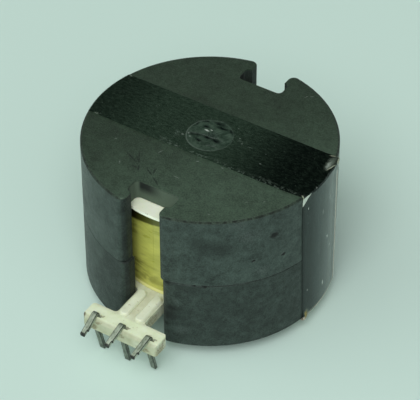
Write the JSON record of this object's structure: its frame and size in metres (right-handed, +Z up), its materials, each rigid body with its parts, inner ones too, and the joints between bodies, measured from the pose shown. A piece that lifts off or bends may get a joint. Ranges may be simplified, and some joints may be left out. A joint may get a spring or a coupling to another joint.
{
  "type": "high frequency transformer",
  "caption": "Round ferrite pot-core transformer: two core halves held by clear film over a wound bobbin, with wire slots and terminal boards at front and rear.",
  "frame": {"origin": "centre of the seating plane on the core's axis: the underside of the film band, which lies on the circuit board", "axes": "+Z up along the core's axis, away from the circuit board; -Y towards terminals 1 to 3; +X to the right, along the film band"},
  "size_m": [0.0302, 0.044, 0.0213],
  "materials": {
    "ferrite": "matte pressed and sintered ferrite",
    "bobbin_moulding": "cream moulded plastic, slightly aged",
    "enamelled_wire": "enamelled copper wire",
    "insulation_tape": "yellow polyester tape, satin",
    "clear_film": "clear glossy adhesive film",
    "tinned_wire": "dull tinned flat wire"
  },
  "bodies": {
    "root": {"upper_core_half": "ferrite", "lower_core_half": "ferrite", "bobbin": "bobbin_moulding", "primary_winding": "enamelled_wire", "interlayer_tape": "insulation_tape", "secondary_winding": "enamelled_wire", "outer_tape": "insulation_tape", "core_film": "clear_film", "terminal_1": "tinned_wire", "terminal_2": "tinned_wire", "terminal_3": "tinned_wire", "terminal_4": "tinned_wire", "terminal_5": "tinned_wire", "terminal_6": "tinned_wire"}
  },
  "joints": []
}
..............................
_Exercise brief:_
Print out the whole listing exactly as it appears.

_Task response:_
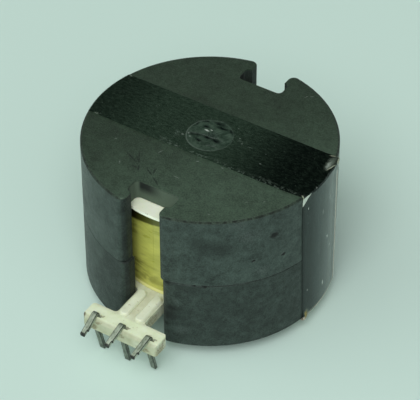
Write the JSON record of this object's structure: its frame and size in metres (right-handed, +Z up), its materials, each rigid body with its parts, inner ones too, and the joints between bodies, measured from the pose shown. A piece that lifts off or bends may get a joint. Ranges may be simplified, and some joints may be left out. A joint may get a spring or a coupling to another joint.
{
  "type": "high frequency transformer",
  "caption": "Round ferrite pot-core transformer: two core halves held by clear film over a wound bobbin, with wire slots and terminal boards at front and rear.",
  "frame": {"origin": "centre of the seating plane on the core's axis: the underside of the film band, which lies on the circuit board", "axes": "+Z up along the core's axis, away from the circuit board; -Y towards terminals 1 to 3; +X to the right, along the film band"},
  "size_m": [0.0302, 0.044, 0.0213],
  "materials": {
    "ferrite": "matte pressed and sintered ferrite",
    "bobbin_moulding": "cream moulded plastic, slightly aged",
    "enamelled_wire": "enamelled copper wire",
    "insulation_tape": "yellow polyester tape, satin",
    "clear_film": "clear glossy adhesive film",
    "tinned_wire": "dull tinned flat wire"
  },
  "bodies": {
    "root": {"upper_core_half": "ferrite", "lower_core_half": "ferrite", "bobbin": "bobbin_moulding", "primary_winding": "enamelled_wire", "interlayer_tape": "insulation_tape", "secondary_winding": "enamelled_wire", "outer_tape": "insulation_tape", "core_film": "clear_film", "terminal_1": "tinned_wire", "terminal_2": "tinned_wire", "terminal_3": "tinned_wire", "terminal_4": "tinned_wire", "terminal_5": "tinned_wire", "terminal_6": "tinned_wire"}
  },
  "joints": []
}